→ Dataset content:
--- begin ---

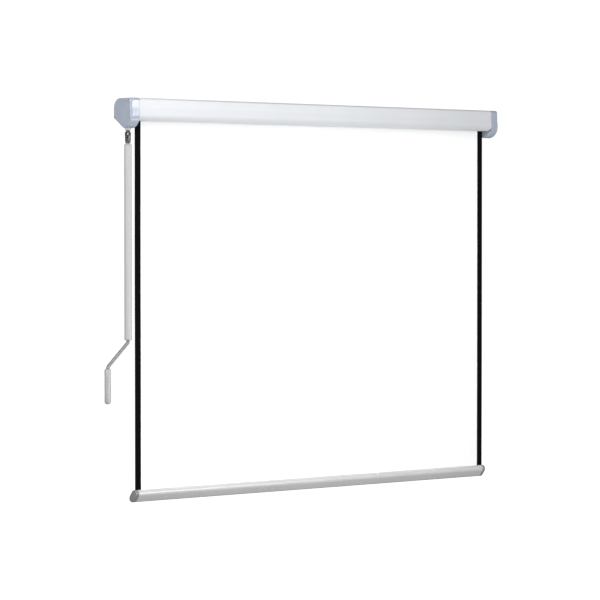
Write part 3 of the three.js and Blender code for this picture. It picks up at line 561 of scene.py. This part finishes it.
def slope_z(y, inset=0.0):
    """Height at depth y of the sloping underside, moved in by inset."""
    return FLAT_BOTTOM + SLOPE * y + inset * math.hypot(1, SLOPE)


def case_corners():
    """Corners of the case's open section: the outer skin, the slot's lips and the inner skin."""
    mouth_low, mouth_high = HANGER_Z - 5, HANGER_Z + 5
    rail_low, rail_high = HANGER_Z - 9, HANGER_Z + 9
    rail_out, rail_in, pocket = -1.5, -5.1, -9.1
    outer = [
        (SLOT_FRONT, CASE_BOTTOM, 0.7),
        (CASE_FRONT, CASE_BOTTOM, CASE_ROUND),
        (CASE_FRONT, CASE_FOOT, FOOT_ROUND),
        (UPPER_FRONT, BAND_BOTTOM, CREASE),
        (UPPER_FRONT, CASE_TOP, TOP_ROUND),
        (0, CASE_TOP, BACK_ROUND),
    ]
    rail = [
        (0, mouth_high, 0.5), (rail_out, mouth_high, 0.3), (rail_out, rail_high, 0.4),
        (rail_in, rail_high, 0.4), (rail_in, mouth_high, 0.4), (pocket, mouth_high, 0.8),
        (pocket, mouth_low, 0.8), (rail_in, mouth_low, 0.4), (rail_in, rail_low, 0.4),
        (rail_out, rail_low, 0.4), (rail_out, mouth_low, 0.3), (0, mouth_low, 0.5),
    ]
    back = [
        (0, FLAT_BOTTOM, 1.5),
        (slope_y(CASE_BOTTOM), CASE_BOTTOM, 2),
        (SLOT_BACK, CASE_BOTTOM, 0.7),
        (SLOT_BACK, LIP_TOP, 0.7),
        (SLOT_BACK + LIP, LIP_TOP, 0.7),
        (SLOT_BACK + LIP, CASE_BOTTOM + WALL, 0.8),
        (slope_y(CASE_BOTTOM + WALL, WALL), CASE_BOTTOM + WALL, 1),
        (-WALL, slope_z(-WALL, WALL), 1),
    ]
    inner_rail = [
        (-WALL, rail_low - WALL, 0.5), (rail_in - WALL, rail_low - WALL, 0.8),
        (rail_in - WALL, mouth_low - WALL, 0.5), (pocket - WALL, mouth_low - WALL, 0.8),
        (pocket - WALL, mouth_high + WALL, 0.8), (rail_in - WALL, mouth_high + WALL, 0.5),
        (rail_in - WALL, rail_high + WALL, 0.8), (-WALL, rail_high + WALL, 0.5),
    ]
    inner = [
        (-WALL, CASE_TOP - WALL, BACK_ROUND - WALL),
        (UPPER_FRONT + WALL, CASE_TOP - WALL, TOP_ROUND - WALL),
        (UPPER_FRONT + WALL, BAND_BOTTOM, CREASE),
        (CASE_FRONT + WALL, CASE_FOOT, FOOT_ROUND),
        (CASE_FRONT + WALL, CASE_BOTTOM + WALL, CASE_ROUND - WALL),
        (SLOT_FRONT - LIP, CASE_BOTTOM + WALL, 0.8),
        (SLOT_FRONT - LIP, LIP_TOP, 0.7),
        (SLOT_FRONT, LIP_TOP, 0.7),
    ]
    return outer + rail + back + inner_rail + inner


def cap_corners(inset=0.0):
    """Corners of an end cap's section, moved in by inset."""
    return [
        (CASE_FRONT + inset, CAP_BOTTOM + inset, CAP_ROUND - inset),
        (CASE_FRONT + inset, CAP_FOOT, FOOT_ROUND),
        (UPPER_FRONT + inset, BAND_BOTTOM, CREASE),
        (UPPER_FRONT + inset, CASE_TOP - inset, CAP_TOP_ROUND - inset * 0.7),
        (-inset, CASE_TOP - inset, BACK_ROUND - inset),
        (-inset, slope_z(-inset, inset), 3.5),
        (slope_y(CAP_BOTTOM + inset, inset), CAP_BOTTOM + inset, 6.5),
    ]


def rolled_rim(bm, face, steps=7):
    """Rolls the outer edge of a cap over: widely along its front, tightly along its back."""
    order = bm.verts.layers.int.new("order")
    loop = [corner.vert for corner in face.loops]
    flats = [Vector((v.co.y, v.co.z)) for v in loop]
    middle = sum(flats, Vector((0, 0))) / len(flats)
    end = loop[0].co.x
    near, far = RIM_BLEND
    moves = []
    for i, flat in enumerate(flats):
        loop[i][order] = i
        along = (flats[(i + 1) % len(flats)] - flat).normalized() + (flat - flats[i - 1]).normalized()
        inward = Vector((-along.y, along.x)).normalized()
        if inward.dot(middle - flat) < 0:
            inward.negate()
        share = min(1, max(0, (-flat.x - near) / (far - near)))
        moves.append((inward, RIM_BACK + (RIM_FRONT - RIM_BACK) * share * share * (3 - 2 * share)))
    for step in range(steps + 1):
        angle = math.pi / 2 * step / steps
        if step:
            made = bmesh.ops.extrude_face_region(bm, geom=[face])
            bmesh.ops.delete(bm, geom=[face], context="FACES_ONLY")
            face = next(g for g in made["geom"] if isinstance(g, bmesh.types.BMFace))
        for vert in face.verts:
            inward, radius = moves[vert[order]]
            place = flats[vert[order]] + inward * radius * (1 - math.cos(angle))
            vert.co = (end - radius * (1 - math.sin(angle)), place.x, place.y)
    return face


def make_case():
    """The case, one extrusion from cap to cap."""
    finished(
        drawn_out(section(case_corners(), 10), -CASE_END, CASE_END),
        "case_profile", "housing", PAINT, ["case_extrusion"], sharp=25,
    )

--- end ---

→ Written request: Everything from the first line of the data through the line containing "return FLAT_BOTTOM +" should be echoed exactly. Add nothing.

→ The response:
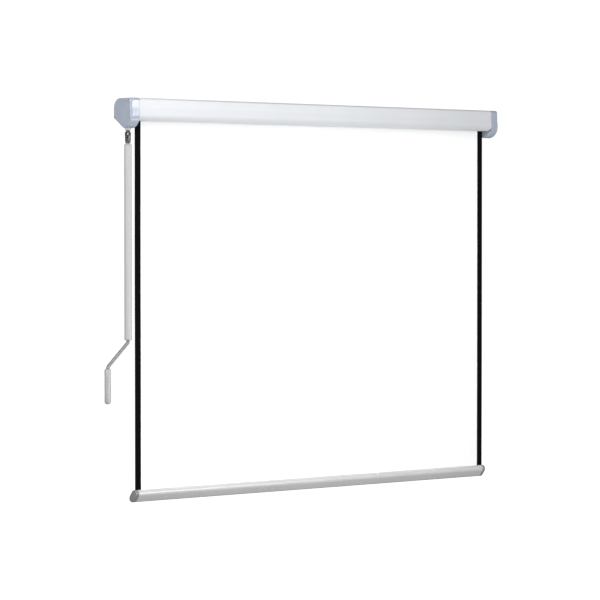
Write part 3 of the three.js and Blender code for this picture. It picks up at line 561 of scene.py. This part finishes it.
def slope_z(y, inset=0.0):
    """Height at depth y of the sloping underside, moved in by inset."""
    return FLAT_BOTTOM + SLOPE * y + inset * math.hypot(1, SLOPE)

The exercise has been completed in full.